Photoassisted adsorption of allylamine and 1-butene on H:Si(111) studied by surface vibrational spectroscopies.

Ultraviolet photoassisted adsorption of terminally double-bonded molecules, allylamine (CH2=CH-CH2-NH2) and 1-butene (CH2=CH-CH2-CH3), on hydrogen-terminated silicon (111) surface was attempted to obtain adsorbates covalently terminating the surface Si atoms. The adsorption process was monitored by high-resolution electron energy loss spectroscopy, multiple internal infrared reflection-absorption spectroscopy, and Auger electron spectroscopy.

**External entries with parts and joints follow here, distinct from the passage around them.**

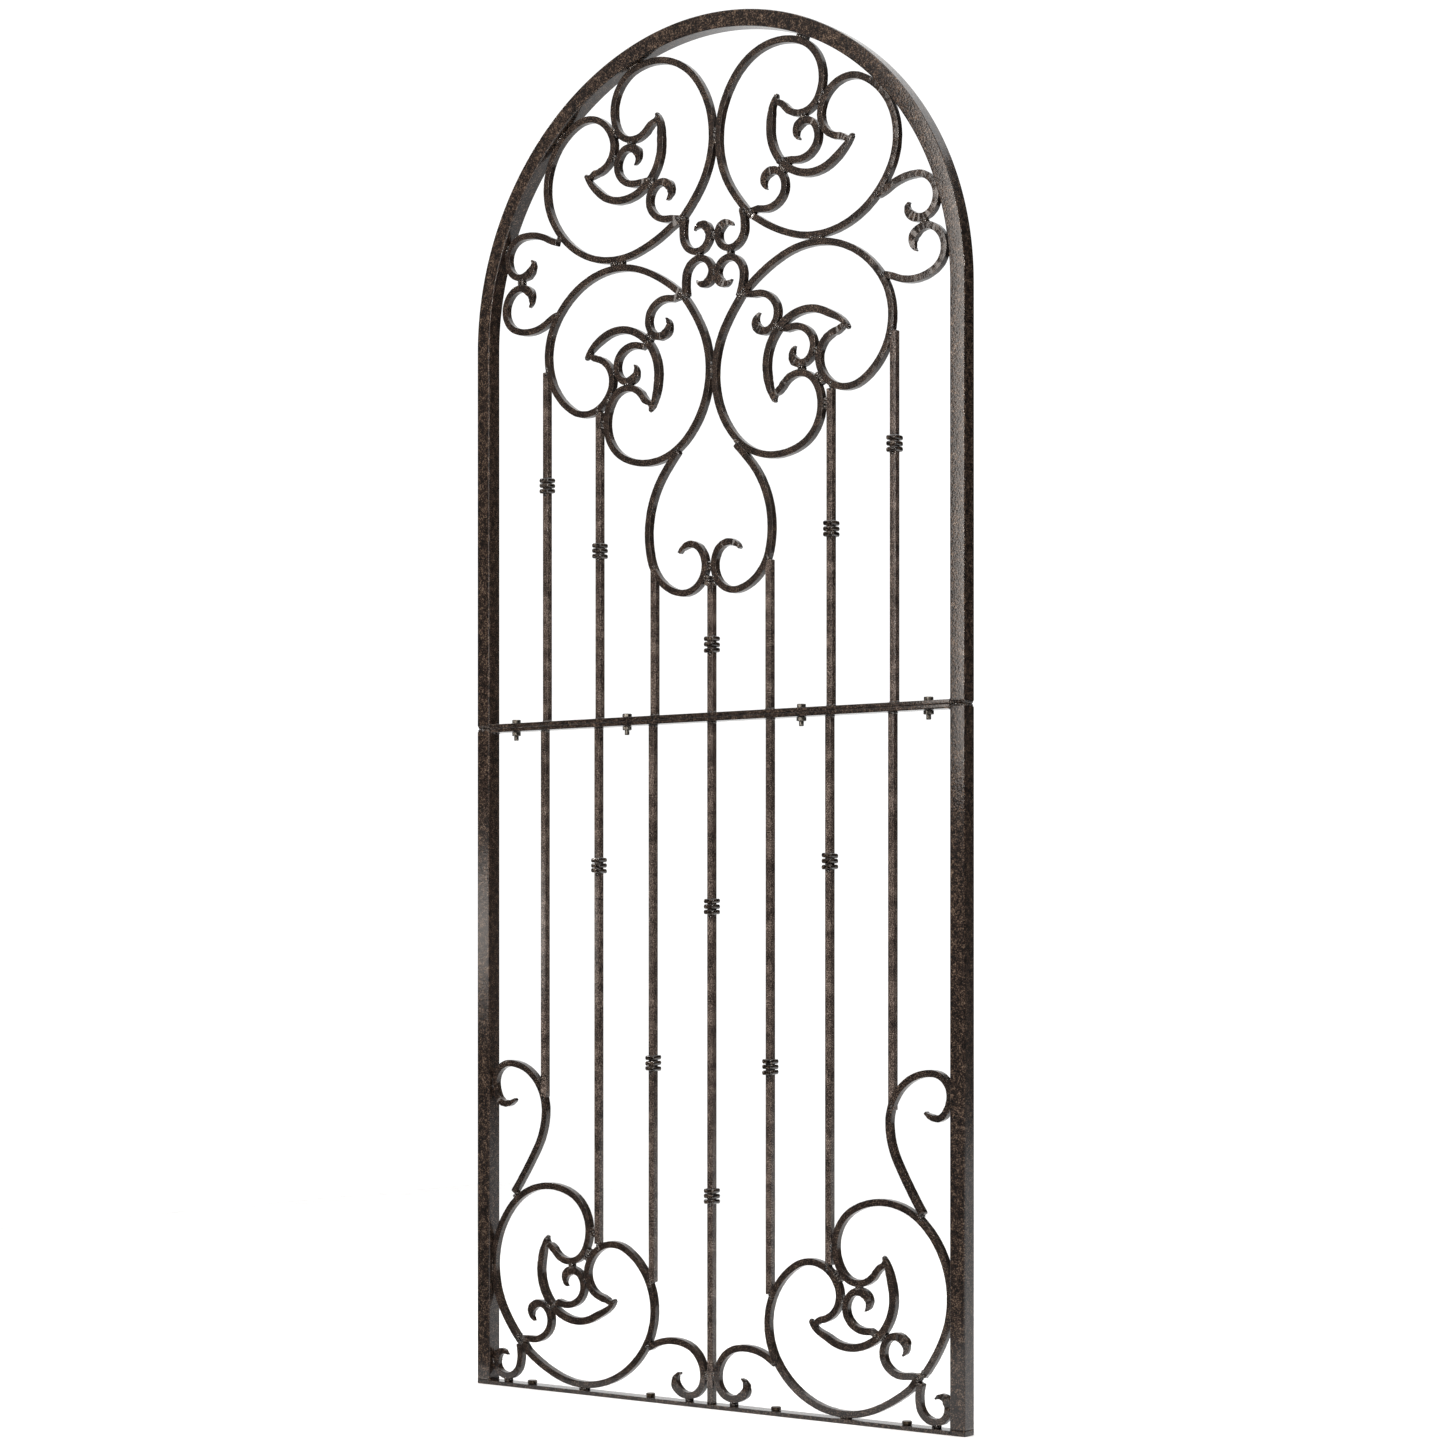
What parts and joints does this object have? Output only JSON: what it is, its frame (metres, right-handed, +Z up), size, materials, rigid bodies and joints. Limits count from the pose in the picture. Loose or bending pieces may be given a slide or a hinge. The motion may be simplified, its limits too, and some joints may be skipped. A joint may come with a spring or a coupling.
{
  "type": "garden trellis arch",
  "caption": "Round-headed metal garden trellis: two bolted panels of square bars, ringed collars and heart-shaped scrolls in a square tube frame.",
  "frame": {"origin": "centre of the underside of the base rail, on the ground", "axes": "+Z up, +X to the trellis's right seen from the front (-Y) side, +Y towards its back"},
  "size_m": [0.914, 0.0254, 2.095],
  "materials": {
    "coated_steel": "dark brown-black mottled powder coat, semi-gloss",
    "zinc_steel": "zinc plated, dull"
  },
  "bodies": {
    "root": {"arch_frame": "coated_steel", "foot_left": "coated_steel", "upright_left": "coated_steel", "foot_right": "coated_steel", "upright_right": "coated_steel", "upper_rail": "coated_steel", "lower_rail": "coated_steel", "base_rail": "coated_steel", "panel_bolt_1": "zinc_steel", "panel_nut_1": "zinc_steel", "panel_bolt_2": "zinc_steel", "panel_nut_2": "zinc_steel", "panel_bolt_3": "zinc_steel", "panel_nut_3": "zinc_steel", "panel_bolt_4": "zinc_steel", "panel_nut_4": "zinc_steel", "base_bolt_1": "zinc_steel", "base_bolt_2": "zinc_steel", "base_bolt_3": "zinc_steel", "base_bolt_4": "zinc_steel", "leaf_outline_top_left": "coated_steel", "leaf_heart_top_left": "coated_steel", "leaf_outline_top_right": "coated_steel", "leaf_heart_top_right": "coated_steel", "leaf_outline_middle_left": "coated_steel", "leaf_heart_middle_left": "coated_steel", "leaf_outline_middle_right": "coated_steel", "leaf_heart_middle_right": "coated_steel", "leaf_outline_bottom_left": "coated_steel", "leaf_heart_bottom_left": "coated_steel", "leaf_outline_bottom_right": "coated_steel", "leaf_heart_bottom_right": "coated_steel", "rosette": "coated_steel", "side_scroll_upper_left": "coated_steel", "side_scroll_lower_left": "coated_steel", "side_scroll_upper_right": "coated_steel", "side_scroll_lower_right": "coated_steel", "lyre_left": "coated_steel", "lyre_right": "coated_steel", "s_scroll_left": "coated_steel", "centre_scroll_left": "coated_steel", "corner_curl_left": "coated_steel", "s_scroll_right": "coated_steel", "centre_scroll_right": "coated_steel", "corner_curl_right": "coated_steel", "upper_bar_left_3": "coated_steel", "upper_bar_left_2": "coated_steel", "upper_bar_left_1": "coated_steel", "upper_bar_middle": "coated_steel", "upper_bar_right_1": "coated_steel", "upper_bar_right_2": "coated_steel", "upper_bar_right_3": "coated_steel", "lower_bar_left_3": "coated_steel", "lower_bar_left_2": "coated_steel", "lower_bar_left_1": "coated_steel", "lower_bar_middle": "coated_steel", "lower_bar_right_1": "coated_steel", "lower_bar_right_2": "coated_steel", "lower_bar_right_3": "coated_steel"}
  },
  "joints": []
}
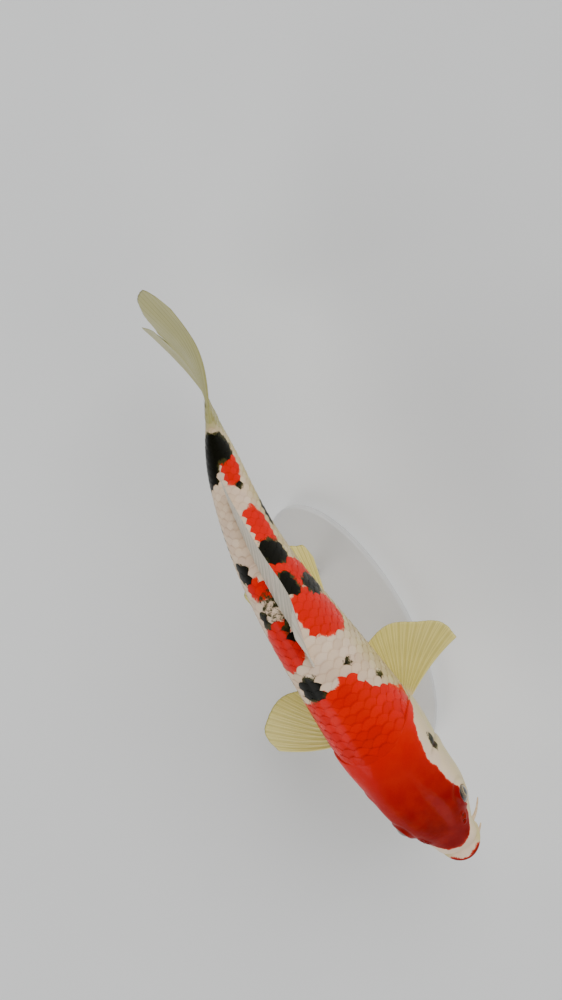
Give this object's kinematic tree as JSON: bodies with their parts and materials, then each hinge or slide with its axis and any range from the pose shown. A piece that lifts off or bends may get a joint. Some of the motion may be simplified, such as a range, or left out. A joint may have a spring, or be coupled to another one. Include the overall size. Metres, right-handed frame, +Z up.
{
  "type": "koi carp, life-size display model",
  "caption": "Koi carp of the white, red and black kind as a still life-size model in a gentle swimming bend, held on a low oval stand by slim rods.",
  "frame": {"origin": "middle of the whole model's footprint, at the underside of the stand's base", "axes": "+Z up, the fish's head towards -Y and its tail towards +Y, its left side towards +X"},
  "size_m": [0.1038, 0.2836, 0.127],
  "materials": {
    "flesh": "wet, glossy scaled skin: pinkish white with red and black patches",
    "red_skin": "wet, glossy smooth skin, mostly vivid red",
    "lip": "soft satin skin",
    "fin": "thin translucent membrane over fine rays",
    "eye": "clear gloss over a dark pupil and a pale gold ring",
    "stand_lacquer": "satin pale grey lacquer",
    "stand_steel": "fine brushed"
  },
  "bodies": {
    "root": {"anal_fin": "fin", "barbel_front_left": "lip", "barbel_front_right": "lip", "barbel_rear_left": "lip", "barbel_rear_right": "lip", "dorsal_fin": "fin", "eye_left": "eye", "eye_right": "eye", "gill_cover_left": "red_skin", "gill_cover_right": "red_skin", "head": "red_skin", "lower_lip": "lip", "pectoral_fin_left": "fin", "pectoral_fin_right": "fin", "pelvic_fin_left": "fin", "pelvic_fin_right": "fin", "stand_base": "stand_lacquer", "stand_rod_front": "stand_steel", "stand_rod_rear": "stand_steel", "tail_fin_lower": "fin", "tail_fin_upper": "fin", "tail_stalk": "flesh", "trunk_front": "flesh", "trunk_rear": "flesh", "upper_lip": "lip"}
  },
  "joints": []
}
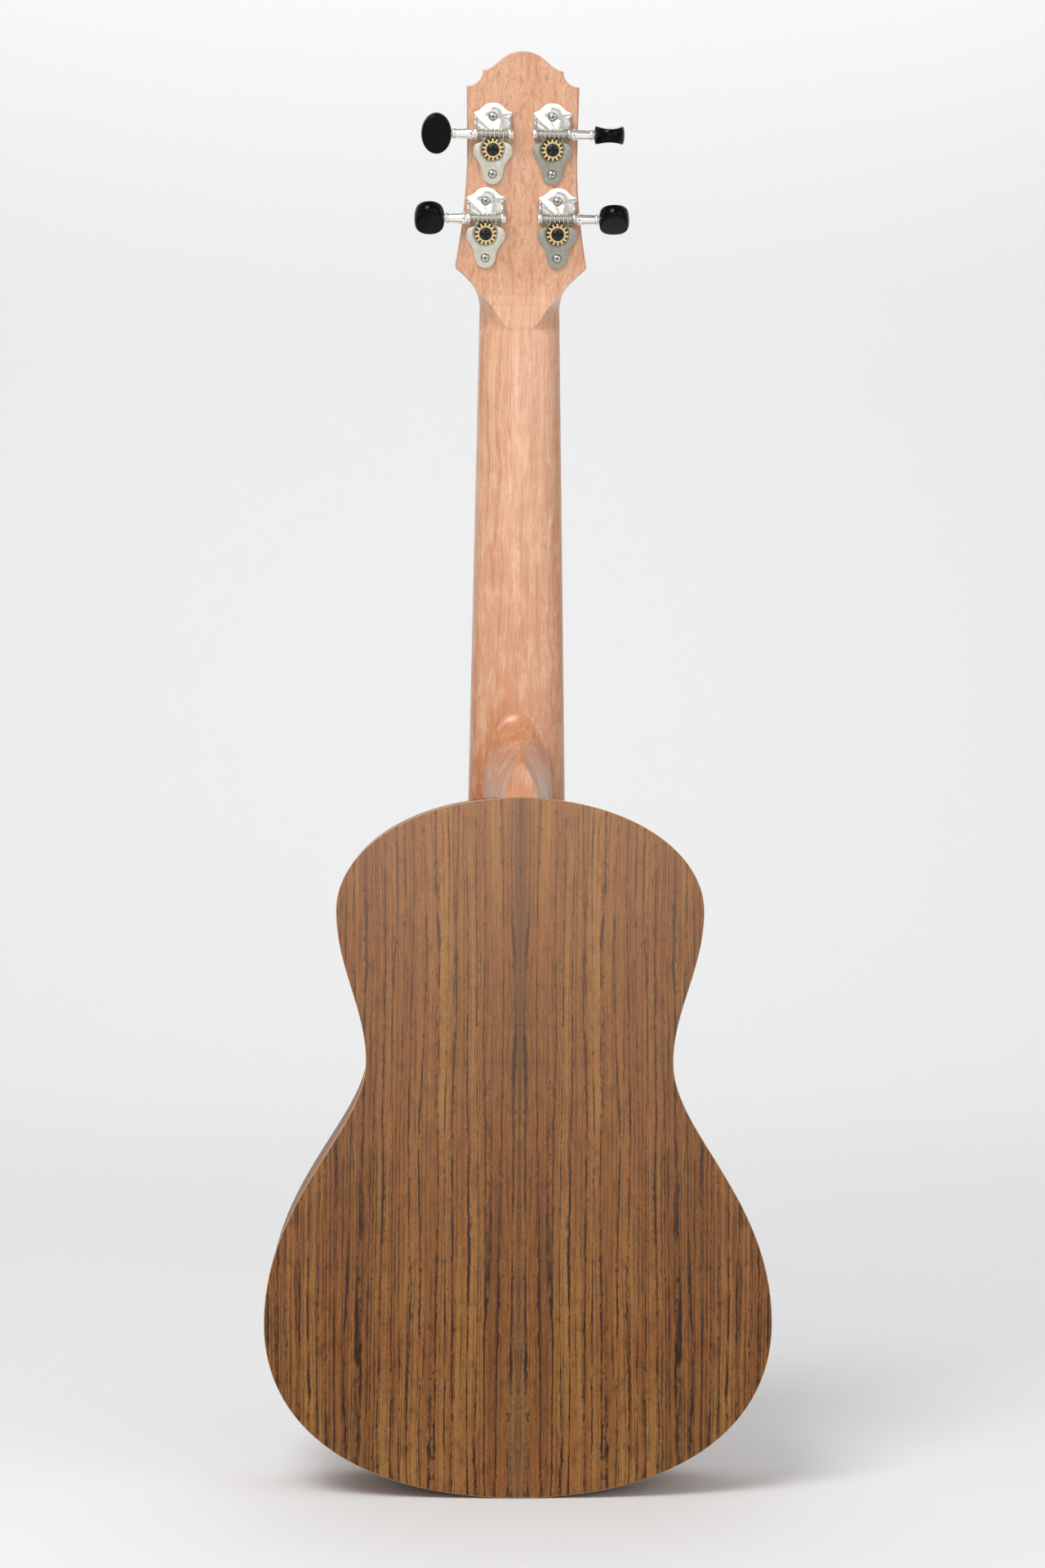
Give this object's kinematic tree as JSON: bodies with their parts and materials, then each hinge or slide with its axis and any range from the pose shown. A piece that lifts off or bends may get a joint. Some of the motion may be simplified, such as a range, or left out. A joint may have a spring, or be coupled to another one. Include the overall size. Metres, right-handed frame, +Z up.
{
  "type": "concert ukulele",
  "caption": "Small waisted string instrument with a round-backed neck, tilted headstock, worm-geared tuning machines, nylon strings and a bookmatched striped body.",
  "frame": {"origin": "lowest point of the body's tail end, on the centre plane, midway through the tail's depth", "axes": "+Z up along the neck, +Y out of the soundboard, +X to the right when seen from the back"},
  "size_m": [0.211, 0.0793, 0.6088],
  "materials": {
    "striped_veneer": "satin lacquered, striped and bookmatched",
    "neck_mahogany": "satin lacquer over open pores",
    "spruce": "bare, fine straight grain",
    "pale_wood": "bare, sanded",
    "dark_hardwood": "oiled, dark brown",
    "inlay": "inlaid ring, lacquered over",
    "bone": "polished off-white",
    "nylon": "clear-white monofilament",
    "nickel": "nickel plated steel, lightly worn",
    "brass": "machined, bright",
    "black_steel": "black oxide",
    "button_black": "polished black"
  },
  "bodies": {
    "ukulele": {"neck": "neck_mahogany", "fretboard": "dark_hardwood", "nut": "bone", "back_plate": "striped_veneer", "soundboard": "striped_veneer", "side_bass": "striped_veneer", "side_treble": "striped_veneer", "neck_block": "pale_wood", "tail_block": "pale_wood", "top_lining": "pale_wood", "back_lining": "pale_wood", "top_brace_upper": "spruce", "top_brace_lower": "spruce", "back_brace_upper": "pale_wood", "back_brace_middle": "pale_wood", "back_brace_lower": "pale_wood", "bridge_plate": "pale_wood", "rosette": "inlay", "bridge": "dark_hardwood", "saddle": "bone", "string_g": "nylon", "string_c": "nylon", "string_e": "nylon", "string_a": "nylon", "tuner_g_baseplate": "nickel", "tuner_g_bushing": "nickel", "tuner_g_screw_upper": "nickel", "tuner_g_screw_lower": "nickel", "tuner_c_baseplate": "nickel", "tuner_c_bushing": "nickel", "tuner_c_screw_upper": "nickel", "tuner_c_screw_lower": "nickel", "tuner_e_baseplate": "nickel", "tuner_e_bushing": "nickel", "tuner_e_screw_upper": "nickel", "tuner_e_screw_lower": "nickel", "tuner_a_baseplate": "nickel", "tuner_a_bushing": "nickel", "tuner_a_screw_upper": "nickel", "tuner_a_screw_lower": "nickel"},
    "tuner_g_drive": {"tuner_g_button": "button_black", "tuner_g_worm_shaft": "nickel"},
    "tuner_g_spindle": {"tuner_g_gear": "brass", "tuner_g_post": "nickel", "tuner_g_gear_screw": "black_steel"},
    "tuner_c_drive": {"tuner_c_button": "button_black", "tuner_c_worm_shaft": "nickel"},
    "tuner_c_spindle": {"tuner_c_gear": "brass", "tuner_c_post": "nickel", "tuner_c_gear_screw": "black_steel"},
    "tuner_e_drive": {"tuner_e_button": "button_black", "tuner_e_worm_shaft": "nickel"},
    "tuner_e_spindle": {"tuner_e_gear": "brass", "tuner_e_post": "nickel", "tuner_e_gear_screw": "black_steel"},
    "tuner_a_drive": {"tuner_a_button": "button_black", "tuner_a_worm_shaft": "nickel"},
    "tuner_a_spindle": {"tuner_a_gear": "brass", "tuner_a_post": "nickel", "tuner_a_gear_screw": "black_steel"}
  },
  "joints": [
    {"name": "tuner_g_button_turn", "type": "hinge", "parent": "ukulele", "child": "tuner_g_drive", "pos_m": [0.0154, 0.00984, 0.53708], "axis": [1, 0, 0], "continuous": true},
    {"name": "tuner_g_post_turn", "type": "hinge", "parent": "ukulele", "child": "tuner_g_spindle", "pos_m": [0.0154, 0.02752, 0.53455], "axis": [0, 0.9744, 0.225], "continuous": true},
    {"name": "tuner_c_button_turn", "type": "hinge", "parent": "ukulele", "child": "tuner_c_drive", "pos_m": [0.0127, 0.00185, 0.57167], "axis": [1, 0, 0], "continuous": true},
    {"name": "tuner_c_post_turn", "type": "hinge", "parent": "ukulele", "child": "tuner_c_spindle", "pos_m": [0.0127, 0.01954, 0.56914], "axis": [0, 0.9744, 0.225], "continuous": true},
    {"name": "tuner_e_button_turn", "type": "hinge", "parent": "ukulele", "child": "tuner_e_drive", "pos_m": [-0.0127, 0.00185, 0.57167], "axis": [1, 0, 0], "continuous": true},
    {"name": "tuner_e_post_turn", "type": "hinge", "parent": "ukulele", "child": "tuner_e_spindle", "pos_m": [-0.0127, 0.01954, 0.56914], "axis": [0, 0.9744, 0.225], "continuous": true},
    {"name": "tuner_a_button_turn", "type": "hinge", "parent": "ukulele", "child": "tuner_a_drive", "pos_m": [-0.0154, 0.00984, 0.53708], "axis": [1, 0, 0], "continuous": true},
    {"name": "tuner_a_post_turn", "type": "hinge", "parent": "ukulele", "child": "tuner_a_spindle", "pos_m": [-0.0154, 0.02752, 0.53455], "axis": [0, 0.9744, 0.225], "continuous": true}
  ],
  "couplings": [
    {"joint": "tuner_g_post_turn", "follows": "tuner_g_button_turn", "ratio": -0.071429},
    {"joint": "tuner_c_post_turn", "follows": "tuner_c_button_turn", "ratio": -0.071429},
    {"joint": "tuner_e_post_turn", "follows": "tuner_e_button_turn", "ratio": -0.071429},
    {"joint": "tuner_a_post_turn", "follows": "tuner_a_button_turn", "ratio": -0.071429}
  ]
}
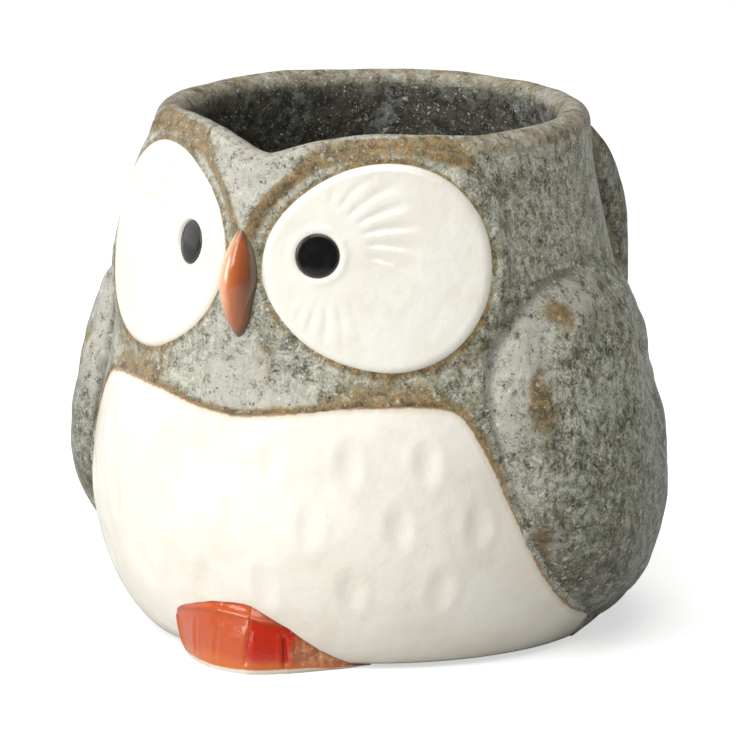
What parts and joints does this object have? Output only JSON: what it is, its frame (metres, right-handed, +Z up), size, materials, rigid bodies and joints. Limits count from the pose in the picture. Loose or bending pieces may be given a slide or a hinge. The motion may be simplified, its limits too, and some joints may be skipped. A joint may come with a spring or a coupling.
{
  "type": "owl mug",
  "caption": "Round-bellied stoneware mug shaped as an owl, with raised eye discs, a beak, folded wings, a white bib, feet and a strap handle.",
  "frame": {"origin": "centre of the foot ring, on the table plane", "axes": "+Z up; the owl looks towards -Y and the handle is at +Y; +X is the owl's own left"},
  "size_m": [0.1052, 0.1281, 0.0911],
  "materials": {
    "grey_glaze": "satin speckled grey-olive ash glaze over stoneware, rust where it breaks thin",
    "cream_glaze": "smooth satin cream-white glaze",
    "white_glaze": "smooth satin off-white glaze",
    "black_glaze": "glossy black glaze, pooled",
    "amber_glaze": "glossy amber-orange glaze, browner at the edges",
    "red_glaze": "glossy orange-red glaze over incised toes",
    "bare_clay": "unglazed fired stoneware, sanded flat"
  },
  "bodies": {
    "root": {"cup_wall": "grey_glaze", "left_wing": "grey_glaze", "right_wing": "grey_glaze", "handle": "grey_glaze", "belly_panel": "cream_glaze", "left_eye_disc": "white_glaze", "right_eye_disc": "white_glaze", "left_pupil": "black_glaze", "right_pupil": "black_glaze", "beak": "amber_glaze", "left_foot": "red_glaze", "right_foot": "red_glaze", "foot_ring": "bare_clay"}
  },
  "joints": []
}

Allylamine adsorbates emerged upon delivery of allylamine gas under ultraviolet irradiation. The N-H bonds in allylamine were evidenced to survive over the photoadsorption process by vibrational analysis and by the reaction with ketene. CH3- groups were detected at low coverage, indicating anchoring of the organic moieties by the secondary (sec-) type carbon atoms, which were taken over by the primary (n-) type with increasing coverage. C-D bonds were detected after deposition on deuterium-terminated Si(111) upon incorporation of Si-terminating H into the hydrocarbon part of adsorbates. In the case of 1-butene, not only the C=C end but also the CH3- end of a molecule might attach on Si, resulting in emergence of adsorbates composed of CH2 groups. The newly obtained adsorbates are prospective as a material applied for nanolithography, fine electrochemistry, and nano-biotechnology.